Wow, that was a busy month for you! Brings back all kinds of unhappy and awkward moments of mine.

CSquaredPlus3 said...

You know how uncomfortable these posts make me feel... ALL of my teenage angst stirred and surfacing... THANKS, Connie.

PS: Your hair looks fabulous today!

Vivid1230 said...

I am so happy for this month's installment! I was worried I missed it. I love reading your journals because they remind me of mine.

Mrs. D said...

I love reading these!

I cannot believe that you rode your bikes that far!!!! Isn't it amazing the dumb/physically exertive stuff we do when were young??

Cammie said...

that is fantastic and could have come straight out of my diary! God I love the drama that is a teenager.

beautifulinexactly said...

Oh, goodness. I love the Connie Diaries.

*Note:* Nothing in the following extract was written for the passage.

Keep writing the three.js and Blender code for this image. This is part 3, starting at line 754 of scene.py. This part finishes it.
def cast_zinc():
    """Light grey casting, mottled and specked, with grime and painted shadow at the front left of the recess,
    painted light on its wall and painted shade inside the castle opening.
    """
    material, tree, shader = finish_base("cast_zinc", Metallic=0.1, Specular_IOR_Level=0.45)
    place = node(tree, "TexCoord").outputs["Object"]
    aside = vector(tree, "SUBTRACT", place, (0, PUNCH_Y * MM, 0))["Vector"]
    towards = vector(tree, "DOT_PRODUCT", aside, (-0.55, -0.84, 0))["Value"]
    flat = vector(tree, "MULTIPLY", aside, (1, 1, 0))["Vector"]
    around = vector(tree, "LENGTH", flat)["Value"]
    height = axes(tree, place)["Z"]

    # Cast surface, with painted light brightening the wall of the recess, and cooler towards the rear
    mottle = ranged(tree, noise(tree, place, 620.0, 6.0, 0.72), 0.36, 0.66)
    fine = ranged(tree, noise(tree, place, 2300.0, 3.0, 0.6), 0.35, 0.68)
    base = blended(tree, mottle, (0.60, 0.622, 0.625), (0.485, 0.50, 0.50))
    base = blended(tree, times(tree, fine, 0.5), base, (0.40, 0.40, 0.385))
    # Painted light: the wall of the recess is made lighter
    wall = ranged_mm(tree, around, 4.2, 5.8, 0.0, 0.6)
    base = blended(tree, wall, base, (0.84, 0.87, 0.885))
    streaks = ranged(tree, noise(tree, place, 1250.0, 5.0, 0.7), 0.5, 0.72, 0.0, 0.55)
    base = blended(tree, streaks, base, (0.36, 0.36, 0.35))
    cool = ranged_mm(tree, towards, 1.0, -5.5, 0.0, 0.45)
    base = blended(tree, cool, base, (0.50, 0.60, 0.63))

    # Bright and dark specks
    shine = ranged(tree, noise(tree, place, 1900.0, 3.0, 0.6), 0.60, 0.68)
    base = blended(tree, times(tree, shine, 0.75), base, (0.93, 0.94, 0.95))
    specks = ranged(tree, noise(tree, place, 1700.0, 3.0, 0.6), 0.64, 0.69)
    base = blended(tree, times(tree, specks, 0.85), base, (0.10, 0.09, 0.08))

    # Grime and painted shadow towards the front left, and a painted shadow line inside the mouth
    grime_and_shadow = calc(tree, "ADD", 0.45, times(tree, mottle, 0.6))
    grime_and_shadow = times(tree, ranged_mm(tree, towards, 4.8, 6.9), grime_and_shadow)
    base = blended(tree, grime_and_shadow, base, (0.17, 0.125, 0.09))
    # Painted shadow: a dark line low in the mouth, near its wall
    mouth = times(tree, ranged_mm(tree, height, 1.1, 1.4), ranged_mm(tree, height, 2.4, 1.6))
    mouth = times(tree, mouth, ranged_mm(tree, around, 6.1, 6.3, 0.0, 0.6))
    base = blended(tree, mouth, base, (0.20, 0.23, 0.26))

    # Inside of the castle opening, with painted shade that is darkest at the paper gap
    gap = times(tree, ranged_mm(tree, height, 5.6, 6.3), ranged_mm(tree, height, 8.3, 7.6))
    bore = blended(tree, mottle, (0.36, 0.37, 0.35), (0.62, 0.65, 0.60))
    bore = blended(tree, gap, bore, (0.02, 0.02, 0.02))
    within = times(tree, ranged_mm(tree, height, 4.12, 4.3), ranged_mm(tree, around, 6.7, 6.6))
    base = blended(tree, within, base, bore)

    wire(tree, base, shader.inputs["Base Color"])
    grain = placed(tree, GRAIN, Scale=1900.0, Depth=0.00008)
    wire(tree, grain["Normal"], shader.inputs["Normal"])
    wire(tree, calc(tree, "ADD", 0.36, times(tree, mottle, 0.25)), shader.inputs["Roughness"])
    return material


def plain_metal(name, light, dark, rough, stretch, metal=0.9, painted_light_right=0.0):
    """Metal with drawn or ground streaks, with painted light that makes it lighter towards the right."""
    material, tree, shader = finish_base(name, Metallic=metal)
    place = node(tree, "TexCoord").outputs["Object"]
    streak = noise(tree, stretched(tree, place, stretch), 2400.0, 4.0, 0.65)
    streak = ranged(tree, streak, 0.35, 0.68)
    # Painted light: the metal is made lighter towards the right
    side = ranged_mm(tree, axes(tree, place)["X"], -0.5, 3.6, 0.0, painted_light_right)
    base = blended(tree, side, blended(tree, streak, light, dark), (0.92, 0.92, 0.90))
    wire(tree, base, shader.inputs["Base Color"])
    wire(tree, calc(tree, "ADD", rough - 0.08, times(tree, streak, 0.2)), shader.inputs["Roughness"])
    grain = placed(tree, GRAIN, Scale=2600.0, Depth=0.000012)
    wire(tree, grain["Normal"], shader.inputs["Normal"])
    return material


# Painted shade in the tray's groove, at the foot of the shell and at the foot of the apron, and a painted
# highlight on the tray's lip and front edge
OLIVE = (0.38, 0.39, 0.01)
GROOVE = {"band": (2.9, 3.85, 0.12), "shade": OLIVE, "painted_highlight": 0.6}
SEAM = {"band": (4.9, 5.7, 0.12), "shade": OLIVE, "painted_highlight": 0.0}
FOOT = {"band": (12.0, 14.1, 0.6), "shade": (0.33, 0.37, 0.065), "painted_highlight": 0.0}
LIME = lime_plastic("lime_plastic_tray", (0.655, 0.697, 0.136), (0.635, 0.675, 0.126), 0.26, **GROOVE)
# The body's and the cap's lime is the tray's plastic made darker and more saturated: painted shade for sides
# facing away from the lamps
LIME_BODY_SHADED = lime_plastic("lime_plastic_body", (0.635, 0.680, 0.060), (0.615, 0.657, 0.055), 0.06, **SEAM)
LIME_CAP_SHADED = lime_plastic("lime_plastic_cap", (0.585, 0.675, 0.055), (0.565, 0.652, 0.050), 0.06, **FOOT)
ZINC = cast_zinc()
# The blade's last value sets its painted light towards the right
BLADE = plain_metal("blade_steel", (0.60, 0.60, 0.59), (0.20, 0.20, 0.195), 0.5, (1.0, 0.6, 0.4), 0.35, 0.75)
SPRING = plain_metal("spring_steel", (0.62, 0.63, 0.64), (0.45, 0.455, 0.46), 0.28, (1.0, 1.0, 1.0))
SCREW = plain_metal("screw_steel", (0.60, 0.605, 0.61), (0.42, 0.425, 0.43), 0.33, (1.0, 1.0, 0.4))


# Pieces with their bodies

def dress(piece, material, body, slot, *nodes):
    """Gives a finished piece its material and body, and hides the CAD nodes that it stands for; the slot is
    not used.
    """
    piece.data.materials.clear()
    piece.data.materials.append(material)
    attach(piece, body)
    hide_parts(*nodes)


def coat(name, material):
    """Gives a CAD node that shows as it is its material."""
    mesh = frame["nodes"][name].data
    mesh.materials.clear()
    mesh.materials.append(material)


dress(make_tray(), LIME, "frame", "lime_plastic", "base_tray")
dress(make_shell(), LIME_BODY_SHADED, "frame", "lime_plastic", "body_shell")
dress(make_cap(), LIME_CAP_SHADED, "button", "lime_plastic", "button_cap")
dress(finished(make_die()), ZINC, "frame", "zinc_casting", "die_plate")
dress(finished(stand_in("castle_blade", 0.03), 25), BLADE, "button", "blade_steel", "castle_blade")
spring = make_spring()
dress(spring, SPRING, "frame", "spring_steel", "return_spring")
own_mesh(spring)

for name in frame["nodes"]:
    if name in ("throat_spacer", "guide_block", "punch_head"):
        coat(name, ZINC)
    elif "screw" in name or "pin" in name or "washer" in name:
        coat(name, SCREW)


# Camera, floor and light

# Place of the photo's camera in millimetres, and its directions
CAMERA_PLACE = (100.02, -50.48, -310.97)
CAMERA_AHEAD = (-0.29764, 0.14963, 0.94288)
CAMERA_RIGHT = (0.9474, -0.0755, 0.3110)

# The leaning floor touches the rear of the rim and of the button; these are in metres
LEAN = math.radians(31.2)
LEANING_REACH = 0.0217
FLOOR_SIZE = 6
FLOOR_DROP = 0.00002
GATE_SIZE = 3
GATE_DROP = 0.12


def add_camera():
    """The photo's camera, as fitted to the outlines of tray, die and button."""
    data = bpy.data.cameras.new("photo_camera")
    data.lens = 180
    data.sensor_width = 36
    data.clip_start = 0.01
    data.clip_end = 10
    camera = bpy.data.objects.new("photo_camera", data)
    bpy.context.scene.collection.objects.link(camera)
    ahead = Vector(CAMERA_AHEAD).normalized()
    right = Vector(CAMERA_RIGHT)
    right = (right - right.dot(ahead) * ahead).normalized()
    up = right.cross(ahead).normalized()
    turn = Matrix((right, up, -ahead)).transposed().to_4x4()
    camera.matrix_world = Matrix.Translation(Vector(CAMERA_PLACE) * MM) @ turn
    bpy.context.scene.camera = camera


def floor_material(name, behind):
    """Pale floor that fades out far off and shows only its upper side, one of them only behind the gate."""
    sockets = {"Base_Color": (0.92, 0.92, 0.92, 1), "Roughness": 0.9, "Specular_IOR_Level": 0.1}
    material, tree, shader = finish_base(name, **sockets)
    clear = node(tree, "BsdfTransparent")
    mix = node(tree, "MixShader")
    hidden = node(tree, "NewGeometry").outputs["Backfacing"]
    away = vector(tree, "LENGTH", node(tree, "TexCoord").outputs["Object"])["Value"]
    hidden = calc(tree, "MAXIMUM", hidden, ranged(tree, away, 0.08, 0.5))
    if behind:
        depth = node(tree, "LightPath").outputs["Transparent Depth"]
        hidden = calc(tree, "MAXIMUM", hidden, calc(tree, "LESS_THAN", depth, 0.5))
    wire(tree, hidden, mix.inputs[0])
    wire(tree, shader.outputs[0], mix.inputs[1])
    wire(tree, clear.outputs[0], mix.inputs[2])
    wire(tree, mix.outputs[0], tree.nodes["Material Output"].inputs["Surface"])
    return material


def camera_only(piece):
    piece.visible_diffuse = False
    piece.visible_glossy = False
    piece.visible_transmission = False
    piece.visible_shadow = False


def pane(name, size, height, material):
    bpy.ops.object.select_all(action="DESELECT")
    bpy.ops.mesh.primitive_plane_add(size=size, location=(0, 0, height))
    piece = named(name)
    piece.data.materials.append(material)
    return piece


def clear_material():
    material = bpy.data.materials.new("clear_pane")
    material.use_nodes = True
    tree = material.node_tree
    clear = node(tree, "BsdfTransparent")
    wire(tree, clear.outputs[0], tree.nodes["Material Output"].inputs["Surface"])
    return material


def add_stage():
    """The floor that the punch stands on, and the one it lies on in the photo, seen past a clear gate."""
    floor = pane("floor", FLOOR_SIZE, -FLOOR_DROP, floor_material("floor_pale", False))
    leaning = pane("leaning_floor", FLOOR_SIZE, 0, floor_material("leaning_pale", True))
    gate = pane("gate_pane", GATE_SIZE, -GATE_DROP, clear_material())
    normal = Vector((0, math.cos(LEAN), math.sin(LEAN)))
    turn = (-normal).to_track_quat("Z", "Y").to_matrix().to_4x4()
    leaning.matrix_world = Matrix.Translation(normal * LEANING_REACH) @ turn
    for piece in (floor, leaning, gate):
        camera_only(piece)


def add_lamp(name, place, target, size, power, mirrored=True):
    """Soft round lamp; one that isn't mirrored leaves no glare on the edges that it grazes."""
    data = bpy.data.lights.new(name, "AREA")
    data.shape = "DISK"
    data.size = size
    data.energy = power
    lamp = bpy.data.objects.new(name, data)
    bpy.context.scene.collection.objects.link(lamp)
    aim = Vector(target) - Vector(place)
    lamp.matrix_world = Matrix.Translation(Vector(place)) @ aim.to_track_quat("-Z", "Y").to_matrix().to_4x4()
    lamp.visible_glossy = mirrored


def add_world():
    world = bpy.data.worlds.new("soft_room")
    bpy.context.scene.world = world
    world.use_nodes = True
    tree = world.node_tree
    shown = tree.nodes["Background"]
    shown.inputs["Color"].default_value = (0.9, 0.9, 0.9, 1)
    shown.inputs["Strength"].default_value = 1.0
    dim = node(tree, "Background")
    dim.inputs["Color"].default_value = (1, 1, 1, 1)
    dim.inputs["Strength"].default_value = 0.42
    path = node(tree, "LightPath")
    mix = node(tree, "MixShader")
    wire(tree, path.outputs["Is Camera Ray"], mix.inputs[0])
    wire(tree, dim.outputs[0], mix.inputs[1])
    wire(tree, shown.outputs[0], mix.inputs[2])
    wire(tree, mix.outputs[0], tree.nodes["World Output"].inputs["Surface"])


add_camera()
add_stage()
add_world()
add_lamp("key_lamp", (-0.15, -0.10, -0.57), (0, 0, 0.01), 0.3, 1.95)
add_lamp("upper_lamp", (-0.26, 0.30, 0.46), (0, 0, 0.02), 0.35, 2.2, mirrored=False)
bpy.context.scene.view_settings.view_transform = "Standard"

Makes me want to bust out my own and share the awkwardness.

~Kristen~ said...

OMG this is great! Now I have to go back and read the past installments! This is giving me flashbacks to high school! I am wondering if I should pull out my old journals or...burn them!!! lol I am pretty sure you and are the same age so I can relate to so much of this!!! Gotta love the 80's!!!

Kate Coveny Hood said...

My favorite part by far: "Then I saw Allison roll off to the bathroom in tears and I followed her." The image of Allison "rolling" off in tears slays me!

jenjen said...

OMG - this is so so funny Connie! I am laughing my head off reading this drama. This could have been a page from my life at the exact same time!!! Don't you look back on it and think "what in the hell was I thinking????"

I think of my younger self and all of that drama and want to shake younger self. It is so funny! Everything is so blown out of proportion. I LOVE these diaries Connie. Hilarious!!!

XOXO
Jen

anymommy said...

These always crack me up. I can hear my teenage self in every word!

Raising Z said...

Wow...what a crazy May! I love the Connie Diaries, they take me back in time. I remember those same feelings of desperation :) I too would wonder (over and over) if my "love of the month" truly loved me as much as I loved them...so funny!

Debbie said...

You were quite the little danger seeker, weren't you?